Under the influence, people become unreasonable. They resort to verbal and physical aggression.  They yell, kick, scream, bite, spit, and run. And we must stop them from harming themselves or us. And I do not have the patience. 

My rule is that I will give a patient 2-3 attempts at verbal redirection before I call the doctor, requesting medications and restraints. 

Other nurses try over and over to reason with them, redirect them to calmly sit on their stretchers,  and five minutes later they're up and hollering again. Not happening. It takes too much of my time, as well as the techs, security and doctors.

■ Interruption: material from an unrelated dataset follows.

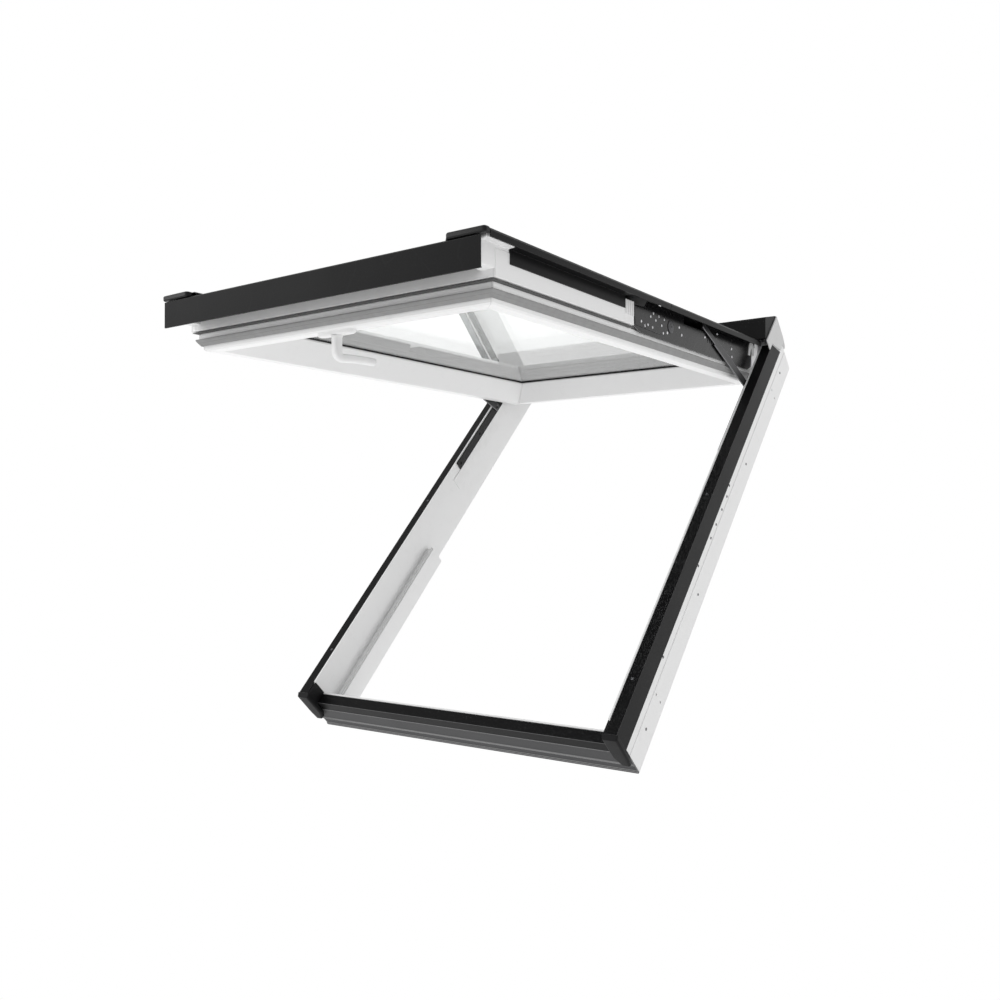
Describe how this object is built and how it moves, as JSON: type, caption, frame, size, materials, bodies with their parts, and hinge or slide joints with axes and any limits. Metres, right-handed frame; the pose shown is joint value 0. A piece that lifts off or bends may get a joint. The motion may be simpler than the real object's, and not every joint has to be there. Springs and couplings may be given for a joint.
{
  "type": "roof window",
  "caption": "Top-hung and pivoting roof window with white hollow profiles, black sheet covers, side arms, stays, double glazing and a lever handle.",
  "frame": {"origin": "centre of the frame's room-side face, on the plane that it rests on", "axes": "+X to the right seen from the sill, +Y from the sill towards the head along the roof slope, +Z out of the roof"},
  "size_m": [0.788, 1.208, 0.9414],
  "materials": {
    "white_plastic": "satin moulded",
    "grey_plastic": "satin moulded",
    "black_sheet": "satin powder coat",
    "grey_sheet": "satin powder coat",
    "cheek_sheet": "satin",
    "black_steel": "smooth coated",
    "stay_steel": "smooth coated",
    "bright_steel": "zinc plated",
    "black_plastic": "fine grain",
    "grey_rubber": "matt",
    "dark_rubber": "matt",
    "glass": "clear",
    "spacer": "matt"
  },
  "bodies": {
    "frame": {"frame_sill": "white_plastic", "frame_head": "white_plastic", "jamb_left": "white_plastic", "jamb_right": "white_plastic", "jamb_bead_left": "white_plastic", "jamb_bead_right": "white_plastic", "frame_steel": "bright_steel", "sill_face": "grey_sheet", "sill_cover": "black_sheet", "corner_caps": "black_plastic", "jamb_cover_left": "black_sheet", "jamb_cover_right": "black_sheet", "hood": "black_sheet", "hood_cheek_left": "cheek_sheet", "hood_cheek_right": "cheek_sheet", "frame_gasket": "grey_rubber", "stay_rail_left": "black_steel", "stay_rail_right": "black_steel", "rail_covers": "white_plastic", "hinge_bracket_left": "bright_steel", "hinge_bracket_right": "bright_steel", "frame_screws": "bright_steel", "lock_keeper": "bright_steel"},
    "lift_arms": {"arm_left": "black_steel", "arm_right": "black_steel", "arm_cover_left": "black_sheet", "arm_cover_right": "black_sheet", "arm_rivets": "bright_steel", "pivot_pins": "bright_steel", "arm_buffers": "white_plastic", "brake_plates": "black_steel"},
    "stay_left": {"stay_left": "stay_steel"},
    "stay_right": {"stay_right": "stay_steel"},
    "sash": {"sash_bottom_rail": "white_plastic", "sash_top_rail": "white_plastic", "sash_stile_left": "white_plastic", "sash_stile_right": "white_plastic", "sash_steel": "bright_steel", "inner_seal": "grey_rubber", "lip_seal": "grey_rubber", "glass_pad_inner": "dark_rubber", "glass_pad_outer": "dark_rubber", "glass_inner": "glass", "glass_outer": "glass", "glass_spacer": "spacer", "side_trim_left": "white_plastic", "side_trim_right": "white_plastic", "trim_end_blocks": "white_plastic", "bottom_trim": "grey_plastic", "trim_corners": "white_plastic", "bottom_cover": "black_sheet", "side_cover_left": "black_sheet", "side_cover_right": "black_sheet", "cover_noses": "black_plastic", "top_cover": "black_sheet", "pivot_bushes": "bright_steel", "lock_case": "bright_steel", "handle_base": "white_plastic", "cover_clips": "white_plastic"},
    "handle": {"handle_lever": "white_plastic"}
  },
  "joints": [
    {"name": "head_hinge", "type": "hinge", "parent": "frame", "child": "lift_arms", "pos_m": [0, 0.524, 0.148], "axis": [1, 0, 0], "range_deg": [0, 45]},
    {"name": "centre_pivot", "type": "hinge", "parent": "lift_arms", "child": "sash", "pos_m": [0, 0.15984, 0.44145], "axis": [-1, 0, 0], "range_deg": [0, 60]},
    {"name": "stay_left_hinge", "type": "hinge", "parent": "frame", "child": "stay_left", "pos_m": [0, 0.392, 0.108], "axis": [1, 0, 0], "range_deg": [0, 66]},
    {"name": "stay_right_hinge", "type": "hinge", "parent": "frame", "child": "stay_right", "pos_m": [0, 0.392, 0.108], "axis": [1, 0, 0], "range_deg": [0, 66]},
    {"name": "handle_turn", "type": "hinge", "parent": "sash", "child": "handle", "pos_m": [0, -0.29624, 0.81268], "axis": [0, 0.7071, 0.7071], "range_deg": [-78, 12]}
  ],
  "couplings": [
    {"joint": "stay_left_hinge", "follows": "head_hinge", "ratio": 1.396},
    {"joint": "stay_right_hinge", "follows": "head_hinge", "ratio": 1.396}
  ]
}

The  other "normal" patients are watching and hearing the ruckus and enough is enough. They get restrained. They get an IM injection. They fall asleep. The restraints come off, and when they wake up calm anc cooperative in a few hours they can go home.

Yesterday I was in the process of calling the doctor to get orders to put my patient down when another nurse walks over. "Well let me just talk to them first. I know how to talk to these people. I know how to settle them down." No. These are not rational humans in the frame of mind to reason with you. This is my patient, we've attempted to calm him down, and that's it. I refuse to play these games.

On the other hand, I'm not heartless. If a patient comes in with a psychiatric disorder, I don't jump as quickly to sedate them. They are more reasonable, and can usually be calmed if you set boundaries, and reward with TV privileges or extra juice boxes.

So that's my two cents. Let this be a lesson to all you in these coming summer months. If you come to my ER and you're AFU and causing a scene, you're getting tied down and a big needle in your thigh. Then its sleepy time.

TL;DR: If you're coming to me because you're drunk and unruly, remember that I get to pick your needle size.